Study Suggests Weight is More a Bullying Factor for Boys
A recent study published by StopBullying.gov indicates weight may slightly increase the presence of bullying among boys more than girls.
Authors note the objective of the study was to examine the association between body weight status at all levels (including underweight, normal weight, overweight and obesity) and bullying victimization among US adolescents using nationally representative data.
Researchers found a statistically significant association between body weight and bullying victimization among male (p=.001), but not female students (p=.838. For girls the prevalence of being bullied slightly increased from underweight (33.58%) to normal weight (34.36%) to obesity (36.18%), but failed to reach statistical significance.

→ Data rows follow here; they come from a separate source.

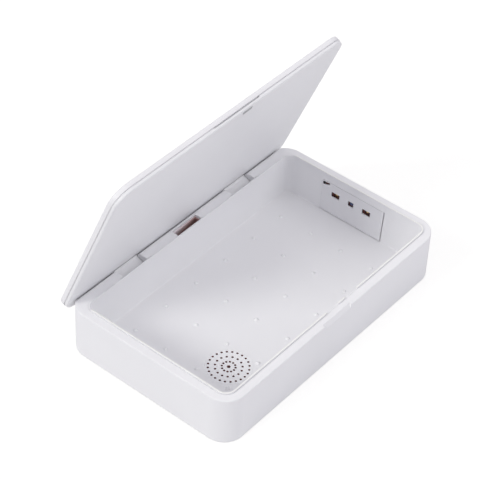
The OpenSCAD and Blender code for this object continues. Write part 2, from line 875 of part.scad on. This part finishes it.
// Inner half of the lid, the face that covers the tray
module lid_inner_panel() {
    edge = -seam_step - inner_edge_r;
    color(white)
        opened()
            difference() {
                union() {
                    ring_sweep(lid_l, lid_w, lid_r)
                        polygon(concat(
                            [[-lid_rim - seam_step, lid_z]],
                            arc(edge, lid_z + inner_edge_r, inner_edge_r, -90, 0),
                            [[-seam_step, seam_z], [-lid_rim - seam_step, seam_z]]));
                    translate([0, 0, lid_z])
                        rounded_plate(lid_l - lid_rim - seam_step, lid_w - lid_rim - seam_step,
                                      lid_r - (lid_rim + seam_step) / 2, skin_t);
                }
                // Deeper seam for a fingernail
                block([-pry_l / 2, -lid_w / 2 - 1, seam_z - pry_h],
                      [pry_l / 2, -lid_w / 2 + seam_step + 0.9, seam_z + 1]);
                catch_box(fit, lid_z - 1, lid_z - 0.3 + magnet_t);
            }
}

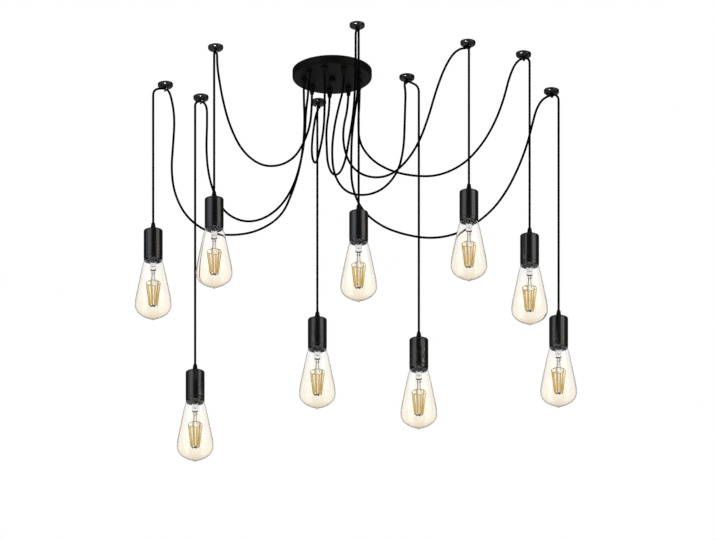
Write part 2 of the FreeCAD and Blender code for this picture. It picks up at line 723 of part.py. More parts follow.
def pendants():
    """Nine lamps: the shared forms, placed under each cord."""
    cup = [socket_cup_form(),
           place(cord_grip("cup_grip", size("cup_height") - "holder_recess" - "holder_height"))]
    grip = cup[1]
    grip.Placement.Rotation = FreeCAD.Rotation(FreeCAD.Vector(1, 0, 0), 180)
    place(grip, z=size("cup_height") + "grip_length")
    holder, glass, core = lamp_holder_form(), bulb_glass_form(), bulb_core_form()
    nodes = []
    for number, pendant in enumerate(PENDANTS, 1):
        x, y, _ = hang_point(number)
        mouth = (size(f"depth_{number}") + "cup_height") * -1
        tip = mouth - "bulb_length"
        nodes += [swag_cord(number, pendant), drop_cord(number),
                  place(group(f"socket_cup_{number}", cup), x, y, mouth),
                  place(group(f"lamp_holder_{number}", holder), x, y, mouth),
                  place(group(f"bulb_glass_{number}", [glass]), x, y, tip),
                  place(group(f"bulb_core_{number}", core), x, y, tip)]
    return nodes


def check(nodes):
    """Every object is computed, and every node's shape is whole."""
    doc.recompute()
    for thing in doc.Objects:
        bad = [s for s in thing.State if s in ("Invalid", "Error")]
        assert not bad, f"{thing.Name}: {bad}"
    for node in nodes:
        assert not node.Shape.isNull() and node.Shape.isValid(), f"{node.Label} is not valid"
        assert node.Shape.Solids, f"{node.Label} has no solid"


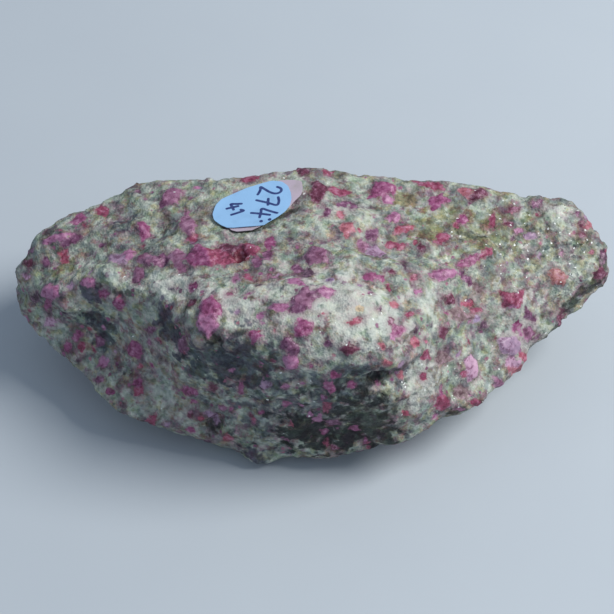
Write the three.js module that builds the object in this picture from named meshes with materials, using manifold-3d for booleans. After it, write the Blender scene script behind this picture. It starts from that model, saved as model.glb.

For boys, being bullied was also significantly associated with younger age, being white, feeling hopeless, having suicidal ideation, and excessive video-game playing.
Researchers concluded the weight and bullying association appears to exist in boys but not in girls, partly because of the body weight stigma and sex stereotypes among US adolescents.
The researchers used logistic regression to examine the association between bullying victimization and body weight status by sex with the data from 2013 Youth Risk Behavior Survey, controlling for demographics, selected behavioral confounders and complex survey design.
They suggested future studies should also investigate the risk factors associated with sex-specific bullying to develop effective anti-bullying programs for youth.